- PROMPT:
Set down exactly the lines in the records below that run from the line with "Write the FreeCAD" to the line with "# The origin", inclusive, and nothing more.

- DATA SECTION:
----

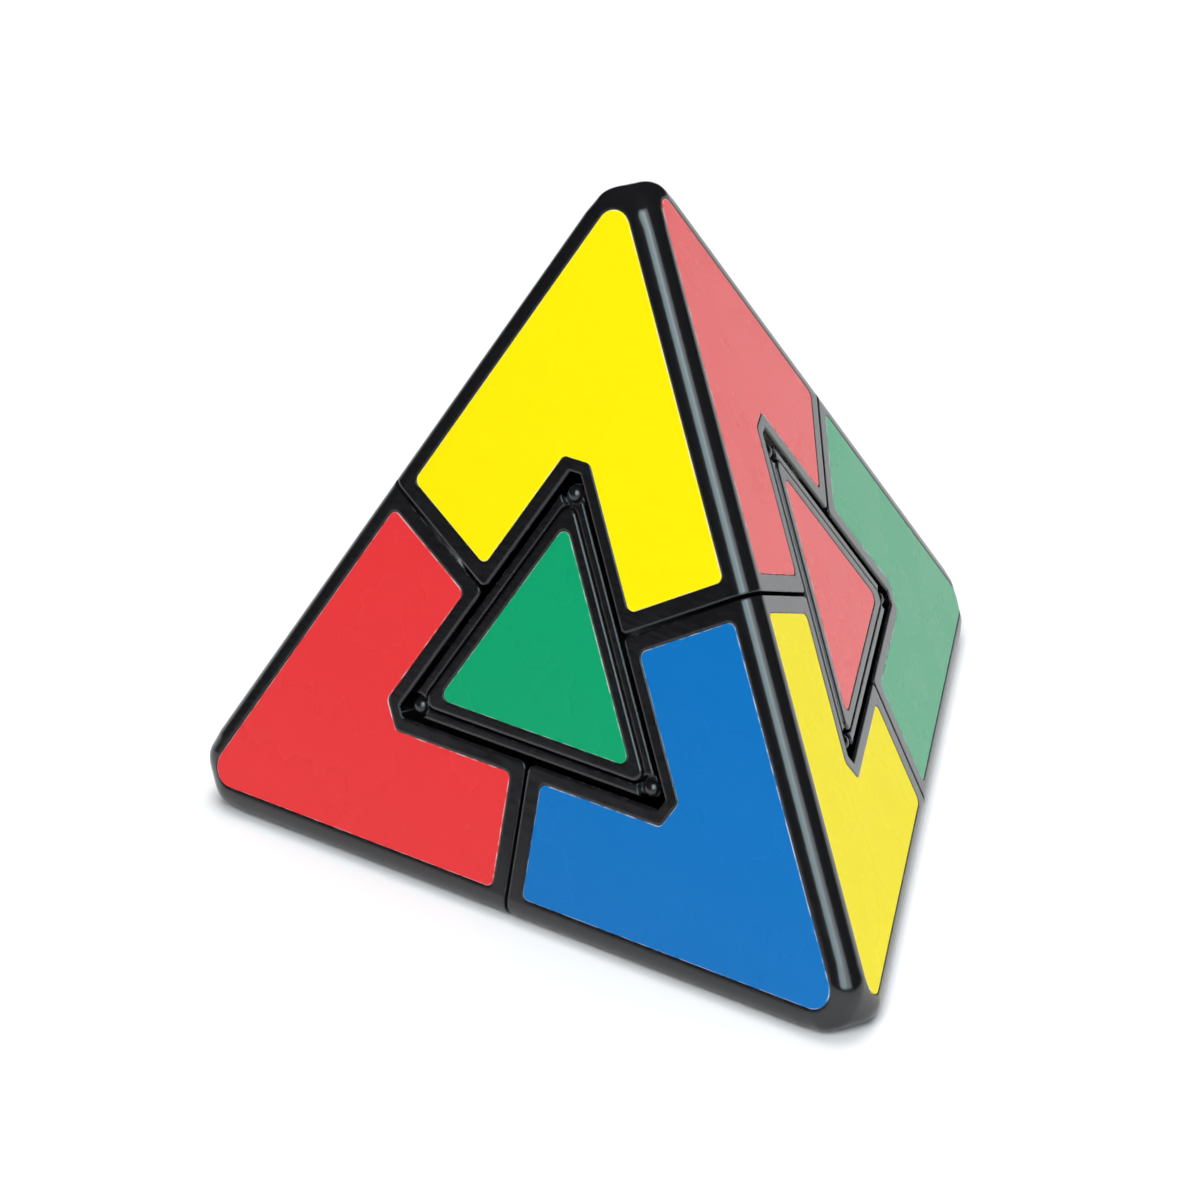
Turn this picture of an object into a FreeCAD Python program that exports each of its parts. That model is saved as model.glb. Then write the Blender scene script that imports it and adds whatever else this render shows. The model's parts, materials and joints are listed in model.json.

----

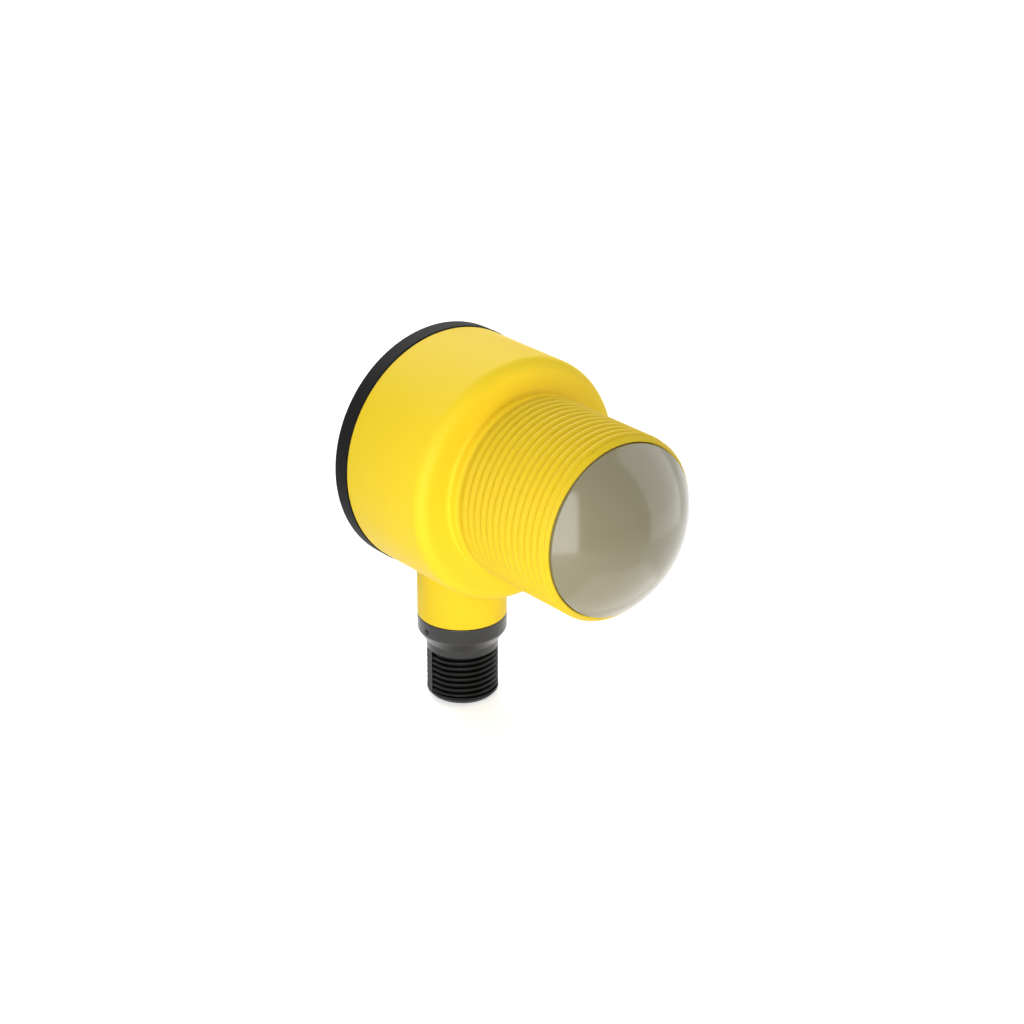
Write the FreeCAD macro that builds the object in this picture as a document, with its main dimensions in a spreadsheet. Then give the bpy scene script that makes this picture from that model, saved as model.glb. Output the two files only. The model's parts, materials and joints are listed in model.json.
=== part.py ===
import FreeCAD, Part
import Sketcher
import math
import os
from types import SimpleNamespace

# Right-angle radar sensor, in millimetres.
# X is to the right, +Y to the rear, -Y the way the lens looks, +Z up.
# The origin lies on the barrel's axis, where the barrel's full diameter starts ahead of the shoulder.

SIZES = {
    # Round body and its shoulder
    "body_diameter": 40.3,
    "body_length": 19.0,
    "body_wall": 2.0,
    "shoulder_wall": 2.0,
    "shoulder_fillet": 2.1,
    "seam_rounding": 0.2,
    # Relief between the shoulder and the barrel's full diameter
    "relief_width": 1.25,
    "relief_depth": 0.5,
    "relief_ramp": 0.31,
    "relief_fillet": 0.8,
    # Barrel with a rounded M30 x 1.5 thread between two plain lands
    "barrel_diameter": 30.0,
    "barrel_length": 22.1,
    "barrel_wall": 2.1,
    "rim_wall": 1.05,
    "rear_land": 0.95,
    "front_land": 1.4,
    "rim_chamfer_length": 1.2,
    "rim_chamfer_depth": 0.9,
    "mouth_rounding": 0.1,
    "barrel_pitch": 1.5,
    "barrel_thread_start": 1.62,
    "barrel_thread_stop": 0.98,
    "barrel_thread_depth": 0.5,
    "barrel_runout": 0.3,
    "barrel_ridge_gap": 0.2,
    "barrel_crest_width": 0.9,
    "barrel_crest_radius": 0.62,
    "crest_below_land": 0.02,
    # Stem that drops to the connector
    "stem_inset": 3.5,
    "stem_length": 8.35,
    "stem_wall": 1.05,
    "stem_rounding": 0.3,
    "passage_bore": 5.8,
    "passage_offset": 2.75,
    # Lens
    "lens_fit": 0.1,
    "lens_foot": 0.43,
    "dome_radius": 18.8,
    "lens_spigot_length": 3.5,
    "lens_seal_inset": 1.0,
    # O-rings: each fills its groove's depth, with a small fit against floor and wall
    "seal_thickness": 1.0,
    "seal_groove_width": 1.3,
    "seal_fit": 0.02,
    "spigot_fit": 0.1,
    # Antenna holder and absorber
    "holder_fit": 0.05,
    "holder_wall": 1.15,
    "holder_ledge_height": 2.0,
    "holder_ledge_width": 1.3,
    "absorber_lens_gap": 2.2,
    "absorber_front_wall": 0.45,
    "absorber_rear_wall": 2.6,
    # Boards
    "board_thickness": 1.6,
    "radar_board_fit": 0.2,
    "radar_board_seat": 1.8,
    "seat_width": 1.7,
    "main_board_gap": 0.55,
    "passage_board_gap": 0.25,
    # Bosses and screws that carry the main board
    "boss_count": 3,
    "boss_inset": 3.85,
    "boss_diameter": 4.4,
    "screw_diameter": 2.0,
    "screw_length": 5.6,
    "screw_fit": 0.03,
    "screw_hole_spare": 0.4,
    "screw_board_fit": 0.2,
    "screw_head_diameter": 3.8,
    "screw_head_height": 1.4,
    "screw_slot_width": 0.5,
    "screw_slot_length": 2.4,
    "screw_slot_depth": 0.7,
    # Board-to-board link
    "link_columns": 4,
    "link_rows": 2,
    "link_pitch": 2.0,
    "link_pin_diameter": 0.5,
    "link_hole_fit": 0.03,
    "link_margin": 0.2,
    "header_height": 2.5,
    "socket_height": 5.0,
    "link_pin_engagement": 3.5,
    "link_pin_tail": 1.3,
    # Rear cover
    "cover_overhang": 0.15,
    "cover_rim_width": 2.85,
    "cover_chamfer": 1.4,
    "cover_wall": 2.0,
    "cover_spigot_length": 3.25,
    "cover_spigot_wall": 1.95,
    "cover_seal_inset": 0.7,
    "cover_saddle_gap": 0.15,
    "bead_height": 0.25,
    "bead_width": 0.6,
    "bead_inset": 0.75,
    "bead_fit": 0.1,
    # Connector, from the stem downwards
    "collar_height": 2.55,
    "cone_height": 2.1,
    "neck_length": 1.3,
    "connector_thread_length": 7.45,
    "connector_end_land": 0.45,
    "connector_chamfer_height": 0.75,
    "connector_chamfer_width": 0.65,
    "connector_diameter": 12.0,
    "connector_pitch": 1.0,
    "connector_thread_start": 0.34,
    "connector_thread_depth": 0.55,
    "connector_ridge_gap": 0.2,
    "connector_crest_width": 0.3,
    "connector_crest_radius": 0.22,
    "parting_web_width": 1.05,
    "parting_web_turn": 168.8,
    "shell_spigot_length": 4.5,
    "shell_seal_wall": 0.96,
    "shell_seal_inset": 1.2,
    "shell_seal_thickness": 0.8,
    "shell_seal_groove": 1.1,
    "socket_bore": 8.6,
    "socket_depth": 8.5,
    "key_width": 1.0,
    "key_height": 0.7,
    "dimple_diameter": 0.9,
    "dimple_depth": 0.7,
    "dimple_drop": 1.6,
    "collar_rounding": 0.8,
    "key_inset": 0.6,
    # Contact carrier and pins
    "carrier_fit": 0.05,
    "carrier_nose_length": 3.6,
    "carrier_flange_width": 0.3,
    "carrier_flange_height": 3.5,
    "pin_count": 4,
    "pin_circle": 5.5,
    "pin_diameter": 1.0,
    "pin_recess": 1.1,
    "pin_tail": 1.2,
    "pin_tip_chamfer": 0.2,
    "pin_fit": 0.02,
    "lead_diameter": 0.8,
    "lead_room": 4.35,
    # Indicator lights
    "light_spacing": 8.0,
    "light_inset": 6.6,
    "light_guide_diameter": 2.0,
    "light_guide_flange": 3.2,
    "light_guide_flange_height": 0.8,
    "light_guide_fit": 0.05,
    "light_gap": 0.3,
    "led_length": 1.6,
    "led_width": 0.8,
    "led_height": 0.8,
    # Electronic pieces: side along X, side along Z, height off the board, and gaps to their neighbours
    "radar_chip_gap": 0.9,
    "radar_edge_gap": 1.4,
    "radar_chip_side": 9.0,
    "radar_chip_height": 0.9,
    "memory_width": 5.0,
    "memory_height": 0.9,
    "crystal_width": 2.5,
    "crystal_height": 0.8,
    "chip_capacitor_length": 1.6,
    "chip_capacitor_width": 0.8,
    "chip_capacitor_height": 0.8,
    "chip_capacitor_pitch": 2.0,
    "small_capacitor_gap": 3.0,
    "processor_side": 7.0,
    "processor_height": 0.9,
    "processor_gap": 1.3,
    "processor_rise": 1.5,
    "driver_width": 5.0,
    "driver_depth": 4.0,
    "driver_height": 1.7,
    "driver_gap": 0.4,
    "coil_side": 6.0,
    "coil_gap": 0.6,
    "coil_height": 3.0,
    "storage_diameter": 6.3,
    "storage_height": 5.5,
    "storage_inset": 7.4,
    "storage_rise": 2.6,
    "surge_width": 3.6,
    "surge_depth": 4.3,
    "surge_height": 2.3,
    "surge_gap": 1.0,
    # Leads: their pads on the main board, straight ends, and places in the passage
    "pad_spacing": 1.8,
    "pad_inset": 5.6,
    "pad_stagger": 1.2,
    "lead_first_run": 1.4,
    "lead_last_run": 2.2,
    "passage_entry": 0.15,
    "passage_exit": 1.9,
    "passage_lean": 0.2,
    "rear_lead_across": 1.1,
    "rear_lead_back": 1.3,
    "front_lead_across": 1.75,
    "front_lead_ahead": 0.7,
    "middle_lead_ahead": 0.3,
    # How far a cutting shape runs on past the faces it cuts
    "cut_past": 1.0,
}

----

- RESULT OF THE TASK:
Write the FreeCAD macro that builds the object in this picture as a document, with its main dimensions in a spreadsheet. Then give the bpy scene script that makes this picture from that model, saved as model.glb. Output the two files only. The model's parts, materials and joints are listed in model.json.
=== part.py ===
import FreeCAD, Part
import Sketcher
import math
import os
from types import SimpleNamespace

# Right-angle radar sensor, in millimetres.
# X is to the right, +Y to the rear, -Y the way the lens looks, +Z up.
# The origin lies on the barrel's axis, where the barrel's full diameter starts ahead of the shoulder.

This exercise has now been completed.